⟨

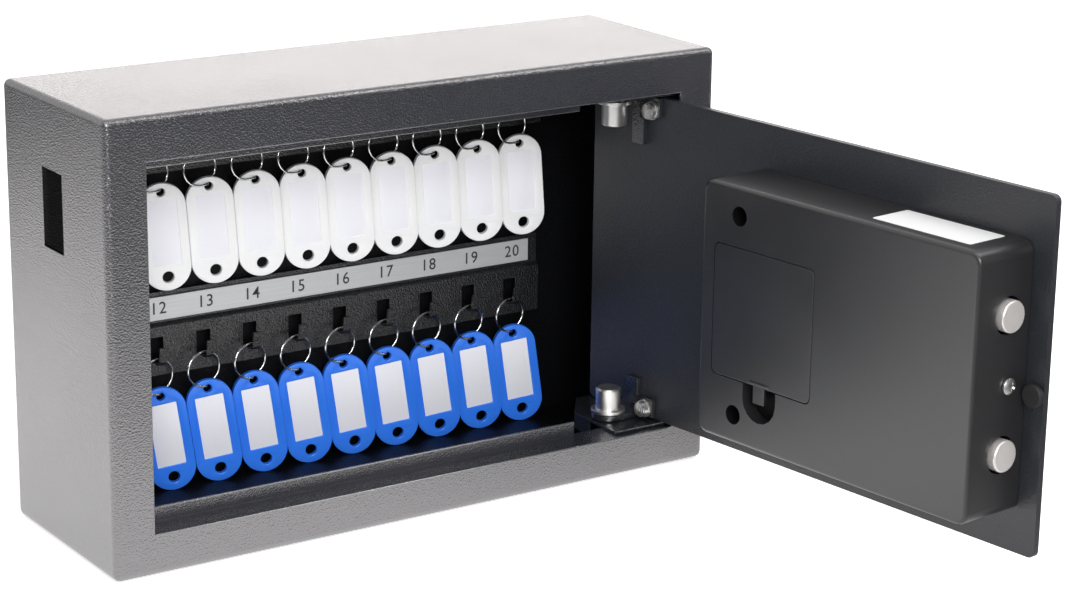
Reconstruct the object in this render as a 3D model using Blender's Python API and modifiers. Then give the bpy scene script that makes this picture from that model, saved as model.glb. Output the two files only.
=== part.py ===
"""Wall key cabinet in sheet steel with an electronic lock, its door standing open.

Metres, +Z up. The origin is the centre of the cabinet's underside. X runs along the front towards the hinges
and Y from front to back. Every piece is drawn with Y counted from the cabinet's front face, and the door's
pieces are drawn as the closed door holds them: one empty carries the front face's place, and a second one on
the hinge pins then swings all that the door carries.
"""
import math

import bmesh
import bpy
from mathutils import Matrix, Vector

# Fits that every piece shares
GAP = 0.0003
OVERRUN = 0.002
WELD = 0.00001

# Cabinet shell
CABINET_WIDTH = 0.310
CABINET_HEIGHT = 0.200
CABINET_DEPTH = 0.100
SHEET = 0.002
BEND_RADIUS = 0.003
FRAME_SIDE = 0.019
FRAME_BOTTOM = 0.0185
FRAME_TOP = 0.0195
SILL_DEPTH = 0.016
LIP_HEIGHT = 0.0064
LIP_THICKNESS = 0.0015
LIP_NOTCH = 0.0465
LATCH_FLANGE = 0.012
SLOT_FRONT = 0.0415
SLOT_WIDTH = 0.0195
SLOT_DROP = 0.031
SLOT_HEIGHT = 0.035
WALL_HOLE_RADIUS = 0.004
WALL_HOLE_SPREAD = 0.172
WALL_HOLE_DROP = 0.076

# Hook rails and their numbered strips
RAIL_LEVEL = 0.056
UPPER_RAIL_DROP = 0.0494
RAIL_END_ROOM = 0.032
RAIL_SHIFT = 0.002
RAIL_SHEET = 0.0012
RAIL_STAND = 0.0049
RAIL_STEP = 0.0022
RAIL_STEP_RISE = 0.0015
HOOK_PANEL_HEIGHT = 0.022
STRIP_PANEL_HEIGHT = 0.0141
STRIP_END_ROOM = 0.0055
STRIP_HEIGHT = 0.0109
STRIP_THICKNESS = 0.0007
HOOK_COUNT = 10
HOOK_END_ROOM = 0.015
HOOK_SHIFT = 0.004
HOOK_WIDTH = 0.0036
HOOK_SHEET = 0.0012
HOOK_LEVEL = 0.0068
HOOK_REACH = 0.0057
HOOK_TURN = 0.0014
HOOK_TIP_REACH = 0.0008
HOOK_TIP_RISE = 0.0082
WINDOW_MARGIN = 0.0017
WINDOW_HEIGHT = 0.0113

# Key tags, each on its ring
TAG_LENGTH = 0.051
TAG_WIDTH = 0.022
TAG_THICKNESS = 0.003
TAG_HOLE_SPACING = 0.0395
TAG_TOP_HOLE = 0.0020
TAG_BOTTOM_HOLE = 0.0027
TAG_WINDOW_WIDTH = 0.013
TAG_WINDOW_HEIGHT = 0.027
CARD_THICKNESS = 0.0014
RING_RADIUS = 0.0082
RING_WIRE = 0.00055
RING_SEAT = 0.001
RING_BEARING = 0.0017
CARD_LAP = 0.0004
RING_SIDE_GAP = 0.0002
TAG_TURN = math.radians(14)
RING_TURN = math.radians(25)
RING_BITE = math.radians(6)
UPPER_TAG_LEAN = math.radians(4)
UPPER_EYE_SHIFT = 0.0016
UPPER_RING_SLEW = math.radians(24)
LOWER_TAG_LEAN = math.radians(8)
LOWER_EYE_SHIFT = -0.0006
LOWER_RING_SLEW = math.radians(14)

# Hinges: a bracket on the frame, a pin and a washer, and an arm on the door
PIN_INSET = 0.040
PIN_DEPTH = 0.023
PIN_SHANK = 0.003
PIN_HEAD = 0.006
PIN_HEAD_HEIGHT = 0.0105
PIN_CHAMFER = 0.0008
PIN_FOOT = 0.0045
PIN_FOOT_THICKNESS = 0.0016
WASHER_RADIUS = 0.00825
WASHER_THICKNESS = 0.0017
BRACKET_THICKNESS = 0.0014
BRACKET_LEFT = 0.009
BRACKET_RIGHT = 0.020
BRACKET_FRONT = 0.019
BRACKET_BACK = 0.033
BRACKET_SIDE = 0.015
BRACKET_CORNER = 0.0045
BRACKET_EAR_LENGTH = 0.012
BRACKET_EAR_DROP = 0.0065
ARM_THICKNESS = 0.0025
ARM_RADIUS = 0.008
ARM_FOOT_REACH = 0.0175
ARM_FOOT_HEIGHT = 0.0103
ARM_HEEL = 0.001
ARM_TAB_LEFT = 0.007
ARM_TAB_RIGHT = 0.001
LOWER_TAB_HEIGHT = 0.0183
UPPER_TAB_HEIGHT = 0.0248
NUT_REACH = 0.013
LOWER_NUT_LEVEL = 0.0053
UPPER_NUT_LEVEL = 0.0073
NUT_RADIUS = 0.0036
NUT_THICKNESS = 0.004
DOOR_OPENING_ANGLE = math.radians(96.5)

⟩

Stated exercise.
Output the listing above word for word.

Answer to the task.
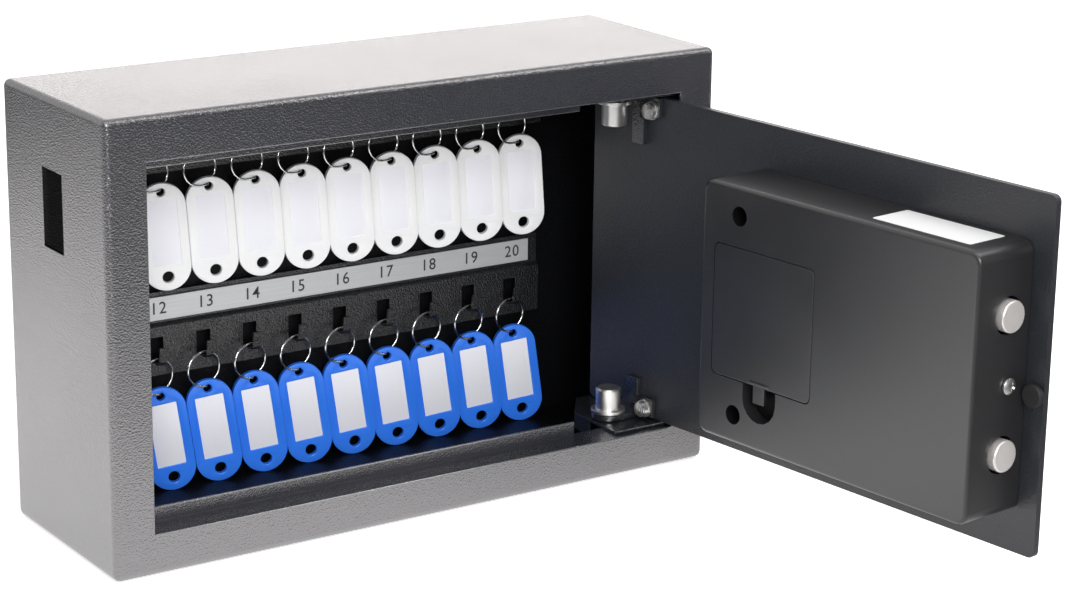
Reconstruct the object in this render as a 3D model using Blender's Python API and modifiers. Then give the bpy scene script that makes this picture from that model, saved as model.glb. Output the two files only.
=== part.py ===
"""Wall key cabinet in sheet steel with an electronic lock, its door standing open.

Metres, +Z up. The origin is the centre of the cabinet's underside. X runs along the front towards the hinges
and Y from front to back. Every piece is drawn with Y counted from the cabinet's front face, and the door's
pieces are drawn as the closed door holds them: one empty carries the front face's place, and a second one on
the hinge pins then swings all that the door carries.
"""
import math

import bmesh
import bpy
from mathutils import Matrix, Vector

# Fits that every piece shares
GAP = 0.0003
OVERRUN = 0.002
WELD = 0.00001

# Cabinet shell
CABINET_WIDTH = 0.310
CABINET_HEIGHT = 0.200
CABINET_DEPTH = 0.100
SHEET = 0.002
BEND_RADIUS = 0.003
FRAME_SIDE = 0.019
FRAME_BOTTOM = 0.0185
FRAME_TOP = 0.0195
SILL_DEPTH = 0.016
LIP_HEIGHT = 0.0064
LIP_THICKNESS = 0.0015
LIP_NOTCH = 0.0465
LATCH_FLANGE = 0.012
SLOT_FRONT = 0.0415
SLOT_WIDTH = 0.0195
SLOT_DROP = 0.031
SLOT_HEIGHT = 0.035
WALL_HOLE_RADIUS = 0.004
WALL_HOLE_SPREAD = 0.172
WALL_HOLE_DROP = 0.076

# Hook rails and their numbered strips
RAIL_LEVEL = 0.056
UPPER_RAIL_DROP = 0.0494
RAIL_END_ROOM = 0.032
RAIL_SHIFT = 0.002
RAIL_SHEET = 0.0012
RAIL_STAND = 0.0049
RAIL_STEP = 0.0022
RAIL_STEP_RISE = 0.0015
HOOK_PANEL_HEIGHT = 0.022
STRIP_PANEL_HEIGHT = 0.0141
STRIP_END_ROOM = 0.0055
STRIP_HEIGHT = 0.0109
STRIP_THICKNESS = 0.0007
HOOK_COUNT = 10
HOOK_END_ROOM = 0.015
HOOK_SHIFT = 0.004
HOOK_WIDTH = 0.0036
HOOK_SHEET = 0.0012
HOOK_LEVEL = 0.0068
HOOK_REACH = 0.0057
HOOK_TURN = 0.0014
HOOK_TIP_REACH = 0.0008
HOOK_TIP_RISE = 0.0082
WINDOW_MARGIN = 0.0017
WINDOW_HEIGHT = 0.0113

# Key tags, each on its ring
TAG_LENGTH = 0.051
TAG_WIDTH = 0.022
TAG_THICKNESS = 0.003
TAG_HOLE_SPACING = 0.0395
TAG_TOP_HOLE = 0.0020
TAG_BOTTOM_HOLE = 0.0027
TAG_WINDOW_WIDTH = 0.013
TAG_WINDOW_HEIGHT = 0.027
CARD_THICKNESS = 0.0014
RING_RADIUS = 0.0082
RING_WIRE = 0.00055
RING_SEAT = 0.001
RING_BEARING = 0.0017
CARD_LAP = 0.0004
RING_SIDE_GAP = 0.0002
TAG_TURN = math.radians(14)
RING_TURN = math.radians(25)
RING_BITE = math.radians(6)
UPPER_TAG_LEAN = math.radians(4)
UPPER_EYE_SHIFT = 0.0016
UPPER_RING_SLEW = math.radians(24)
LOWER_TAG_LEAN = math.radians(8)
LOWER_EYE_SHIFT = -0.0006
LOWER_RING_SLEW = math.radians(14)

# Hinges: a bracket on the frame, a pin and a washer, and an arm on the door
PIN_INSET = 0.040
PIN_DEPTH = 0.023
PIN_SHANK = 0.003
PIN_HEAD = 0.006
PIN_HEAD_HEIGHT = 0.0105
PIN_CHAMFER = 0.0008
PIN_FOOT = 0.0045
PIN_FOOT_THICKNESS = 0.0016
WASHER_RADIUS = 0.00825
WASHER_THICKNESS = 0.0017
BRACKET_THICKNESS = 0.0014
BRACKET_LEFT = 0.009
BRACKET_RIGHT = 0.020
BRACKET_FRONT = 0.019
BRACKET_BACK = 0.033
BRACKET_SIDE = 0.015
BRACKET_CORNER = 0.0045
BRACKET_EAR_LENGTH = 0.012
BRACKET_EAR_DROP = 0.0065
ARM_THICKNESS = 0.0025
ARM_RADIUS = 0.008
ARM_FOOT_REACH = 0.0175
ARM_FOOT_HEIGHT = 0.0103
ARM_HEEL = 0.001
ARM_TAB_LEFT = 0.007
ARM_TAB_RIGHT = 0.001
LOWER_TAB_HEIGHT = 0.0183
UPPER_TAB_HEIGHT = 0.0248
NUT_REACH = 0.013
LOWER_NUT_LEVEL = 0.0053
UPPER_NUT_LEVEL = 0.0073
NUT_RADIUS = 0.0036
NUT_THICKNESS = 0.004
DOOR_OPENING_ANGLE = math.radians(96.5)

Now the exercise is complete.